— begin DATA BLOCK —

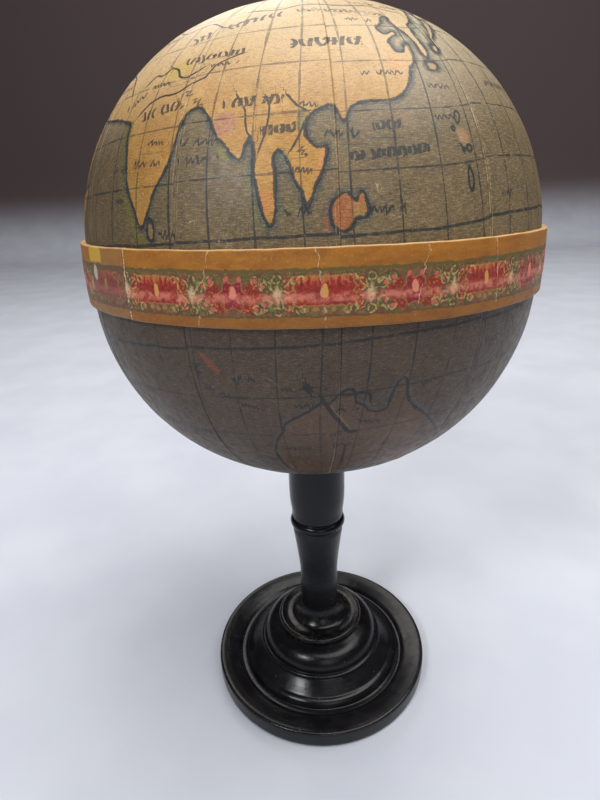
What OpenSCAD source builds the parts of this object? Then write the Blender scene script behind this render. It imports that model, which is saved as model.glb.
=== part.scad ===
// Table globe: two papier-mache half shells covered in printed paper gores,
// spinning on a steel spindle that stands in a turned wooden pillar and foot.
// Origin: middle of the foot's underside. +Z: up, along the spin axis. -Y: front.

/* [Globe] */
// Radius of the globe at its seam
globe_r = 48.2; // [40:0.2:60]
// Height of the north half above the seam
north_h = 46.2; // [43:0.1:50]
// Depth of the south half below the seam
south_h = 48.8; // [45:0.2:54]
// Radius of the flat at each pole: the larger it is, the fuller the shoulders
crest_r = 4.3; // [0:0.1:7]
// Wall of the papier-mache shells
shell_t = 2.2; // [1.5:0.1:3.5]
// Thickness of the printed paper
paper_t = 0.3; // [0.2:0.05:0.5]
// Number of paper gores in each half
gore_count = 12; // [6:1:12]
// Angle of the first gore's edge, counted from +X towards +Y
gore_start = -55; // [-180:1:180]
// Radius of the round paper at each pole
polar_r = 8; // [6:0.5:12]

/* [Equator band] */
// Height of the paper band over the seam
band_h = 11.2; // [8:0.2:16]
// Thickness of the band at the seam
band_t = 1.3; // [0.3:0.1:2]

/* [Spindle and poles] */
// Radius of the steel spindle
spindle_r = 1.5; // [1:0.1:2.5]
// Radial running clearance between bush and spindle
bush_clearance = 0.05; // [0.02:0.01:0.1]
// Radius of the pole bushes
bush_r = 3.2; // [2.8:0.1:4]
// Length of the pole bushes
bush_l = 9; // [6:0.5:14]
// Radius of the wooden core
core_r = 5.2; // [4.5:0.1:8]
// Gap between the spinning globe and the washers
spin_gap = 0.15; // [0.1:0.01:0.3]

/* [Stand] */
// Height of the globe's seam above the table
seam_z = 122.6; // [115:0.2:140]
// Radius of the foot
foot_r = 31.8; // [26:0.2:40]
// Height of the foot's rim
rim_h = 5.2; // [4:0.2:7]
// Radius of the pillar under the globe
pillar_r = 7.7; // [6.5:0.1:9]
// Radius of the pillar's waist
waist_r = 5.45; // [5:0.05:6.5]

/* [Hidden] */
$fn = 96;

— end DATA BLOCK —

» **YOUR GOAL**
Give only the count of lines in which the string "that" appears.

» **OUTPUT OF THE EXERCISE**
2